Rocking Socks for Hemlocks
UB's Environmental Network (EN) is hosting its final event this semester on Tuesday from 9 a.m. to 4 p.m. to showcase the endangered status of the native eastern hemlock trees.
"The eastern hemlock is one of the four dominant species of trees in our area; therefore, anything that threatens them also threatens the nature of our area ecosystems as we presently know them," said Kristina Blank, a junior environmental studies major and president of the EN.
Bicycles made by "Buffalo Blue Bike," a program run by the not-for-profit Green Options Buffalo organizations using donated bicycles and recycled parts, will be raffled off at the event.
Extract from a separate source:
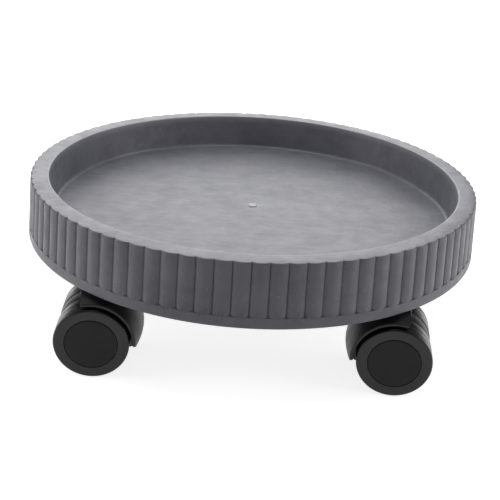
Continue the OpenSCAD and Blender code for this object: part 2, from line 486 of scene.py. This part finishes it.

Raffle tickets are one for $1 or 10 for $5. Additionally, "Save our Hemlocks" wristbands will be sold.
"In the EN, we are concerned and want to do our part to protect our forests, so we are raising funds to donate to research efforts," Blank said. "The proceeds [from the wristbands and bicycle raffle] go to support research. Plus, wearing the bracelet will raise awareness. It's a really easy, cool way to be involved."
In an effort to showcase the interconnectedness of species, the EN will have the bird-friendly coffee Bird and Beans, one of the only companies of its kind. The migratory birds that call the Northeastern forests home must go elsewhere during the summer months to find better feeding grounds. However, industrial coffee farms have destroyed much of these forests. Birds and Beans supports small scale, local farmers and attempts to conserve the forests upon which migratory birds depend.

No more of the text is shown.